-- start of Information supplied --

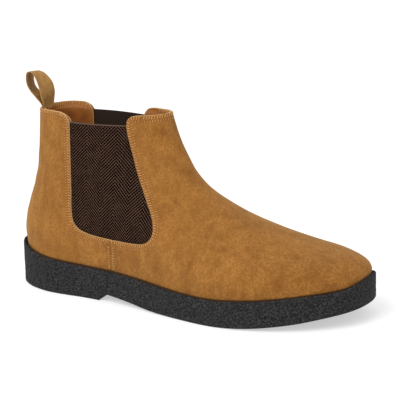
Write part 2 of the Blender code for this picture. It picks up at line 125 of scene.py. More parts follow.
LOOP_NEAR_EDGE = [(-129.2, 153.6), (-133.6, 158.2), (-136.6, 163), (-137.5, 168.5), (-136.2, 173.6),
    (-133.4, 174.4), (-130.2, 171.5), (-127.5, 166.1), (-125.6, 160), (-124.6, 155)]
LOOP_FAR_EDGE = [(-131, 151.8), (-137.3, 154.8), (-141, 158.5), (-142.2, 163), (-141.8, 167.6),
    (-138.8, 170.8), (-133.5, 170.2), (-128.6, 166.8), (-125, 162.2), (-123.6, 157)]

STITCH_ROWS = ((1.6, 2.4), (4.4, 1.4))  # distance from the edge and length of the stitches, each row
STITCH_PITCH = 2.1
STITCH_SLANT = radians(68)
STITCH_DIP = 0.12  # how far the stitch rows pull the leather in
THREAD = 0.26  # radius
SEAM_STITCHES = ((1.2, 1.5), (-3.4, 1.5))  # distance before the side seam, length: vamp, quarter
BACK_SEAM_STITCH = (0.075, 1.5)  # at the back seam: turn away from it, length
WEAVE_PITCH = 2.6  # from one slanted thread of the elastic to the next

# Relief of the leather: waves are (height, wavelength), creases (height, wavelength, centre, spread)
LEATHER_WAVES = ((0.16, 46), (0.07, 19))
ANKLE_CREASE = (0.28, 15, (22, 84), (34, 16))
HEEL_CREASE = (0.16, 17, (-135, 92), (30, 22))
ROW_DENT = (0.16, 0.6)  # depth and half width of the dent along a stitch row

SOLE_GRAIN = ((1.0, 0.3), (2.4, 0.22))  # size and depth of the moulded grain
SOLE_EDGE = 1.6  # rounding of the sole's upper and lower edges
TAPE_THICKNESS = 0.7
TAPE_STRANDS = (1.8, 2.6)  # depth of the tape's two strands below the leather's face


# ---------- curves and surfaces

def unit(vectors):
    """The same directions with a length of 1."""
    return vectors / np.linalg.norm(vectors, axis=-1, keepdims=True)


def spline(knots, at):
    """Smooth curve through knots (parameter, value, ...) evaluated at the parameters in at."""
    knots = np.asarray(knots, float)
    u, v = knots[:, 0], knots[:, 1:]
    at = np.clip(np.asarray(at, float), u[0], u[-1])
    step = np.diff(u)[:, None]
    slope = np.diff(v, axis=0) / step
    tangent = np.empty_like(v)
    tangent[1:-1] = (slope[:-1] * step[1:] + slope[1:] * step[:-1]) / (step[:-1] + step[1:])
    tangent[0] = 1.5 * slope[0] - 0.5 * tangent[1]
    tangent[-1] = 1.5 * slope[-1] - 0.5 * tangent[-2]
    i = np.clip(np.searchsorted(u, at, side="right") - 1, 0, len(u) - 2)
    h = step[i]
    s = ((at - u[i]) / h[:, 0])[:, None]
    value = ((2 * s**3 - 3 * s**2 + 1) * v[i] + (s**3 - 2 * s**2 + s) * h * tangent[i]
             + (3 * s**2 - 2 * s**3) * v[i + 1] + (s**3 - s**2) * h * tangent[i + 1])
    return value[:, 0] if value.shape[1] == 1 else value


def smoothstep(x):
    """0 up to x = 0, 1 from x = 1 on, and a smooth rise between."""
    x = np.clip(x, 0, 1)
    return x * x * (3 - 2 * x)


def foot_axis(x):
    """The foot's centreline, which swings to the medial side towards the toe."""
    return BACK_SEAM_Y + TOE_SWING * np.clip(x / (LENGTH / 2), 0, 1) ** 2


def whole_turn(count):
    """Turns of a closed ring with 2 * count - 2 points."""
    half = np.linspace(0, pi, count)
    return np.r_[half, 2 * pi - half[-2:0:-1]]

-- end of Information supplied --

> Challenge:
Reproduce the material exactly, with every line intact.

> Correct answer:
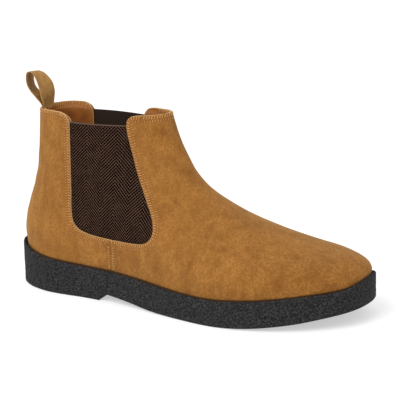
Write part 2 of the Blender code for this picture. It picks up at line 125 of scene.py. More parts follow.
LOOP_NEAR_EDGE = [(-129.2, 153.6), (-133.6, 158.2), (-136.6, 163), (-137.5, 168.5), (-136.2, 173.6),
    (-133.4, 174.4), (-130.2, 171.5), (-127.5, 166.1), (-125.6, 160), (-124.6, 155)]
LOOP_FAR_EDGE = [(-131, 151.8), (-137.3, 154.8), (-141, 158.5), (-142.2, 163), (-141.8, 167.6),
    (-138.8, 170.8), (-133.5, 170.2), (-128.6, 166.8), (-125, 162.2), (-123.6, 157)]

STITCH_ROWS = ((1.6, 2.4), (4.4, 1.4))  # distance from the edge and length of the stitches, each row
STITCH_PITCH = 2.1
STITCH_SLANT = radians(68)
STITCH_DIP = 0.12  # how far the stitch rows pull the leather in
THREAD = 0.26  # radius
SEAM_STITCHES = ((1.2, 1.5), (-3.4, 1.5))  # distance before the side seam, length: vamp, quarter
BACK_SEAM_STITCH = (0.075, 1.5)  # at the back seam: turn away from it, length
WEAVE_PITCH = 2.6  # from one slanted thread of the elastic to the next

# Relief of the leather: waves are (height, wavelength), creases (height, wavelength, centre, spread)
LEATHER_WAVES = ((0.16, 46), (0.07, 19))
ANKLE_CREASE = (0.28, 15, (22, 84), (34, 16))
HEEL_CREASE = (0.16, 17, (-135, 92), (30, 22))
ROW_DENT = (0.16, 0.6)  # depth and half width of the dent along a stitch row

SOLE_GRAIN = ((1.0, 0.3), (2.4, 0.22))  # size and depth of the moulded grain
SOLE_EDGE = 1.6  # rounding of the sole's upper and lower edges
TAPE_THICKNESS = 0.7
TAPE_STRANDS = (1.8, 2.6)  # depth of the tape's two strands below the leather's face


# ---------- curves and surfaces

def unit(vectors):
    """The same directions with a length of 1."""
    return vectors / np.linalg.norm(vectors, axis=-1, keepdims=True)


def spline(knots, at):
    """Smooth curve through knots (parameter, value, ...) evaluated at the parameters in at."""
    knots = np.asarray(knots, float)
    u, v = knots[:, 0], knots[:, 1:]
    at = np.clip(np.asarray(at, float), u[0], u[-1])
    step = np.diff(u)[:, None]
    slope = np.diff(v, axis=0) / step
    tangent = np.empty_like(v)
    tangent[1:-1] = (slope[:-1] * step[1:] + slope[1:] * step[:-1]) / (step[:-1] + step[1:])
    tangent[0] = 1.5 * slope[0] - 0.5 * tangent[1]
    tangent[-1] = 1.5 * slope[-1] - 0.5 * tangent[-2]
    i = np.clip(np.searchsorted(u, at, side="right") - 1, 0, len(u) - 2)
    h = step[i]
    s = ((at - u[i]) / h[:, 0])[:, None]
    value = ((2 * s**3 - 3 * s**2 + 1) * v[i] + (s**3 - 2 * s**2 + s) * h * tangent[i]
             + (3 * s**2 - 2 * s**3) * v[i + 1] + (s**3 - s**2) * h * tangent[i + 1])
    return value[:, 0] if value.shape[1] == 1 else value


def smoothstep(x):
    """0 up to x = 0, 1 from x = 1 on, and a smooth rise between."""
    x = np.clip(x, 0, 1)
    return x * x * (3 - 2 * x)


def foot_axis(x):
    """The foot's centreline, which swings to the medial side towards the toe."""
    return BACK_SEAM_Y + TOE_SWING * np.clip(x / (LENGTH / 2), 0, 1) ** 2


def whole_turn(count):
    """Turns of a closed ring with 2 * count - 2 points."""
    half = np.linspace(0, pi, count)
    return np.r_[half, 2 * pi - half[-2:0:-1]]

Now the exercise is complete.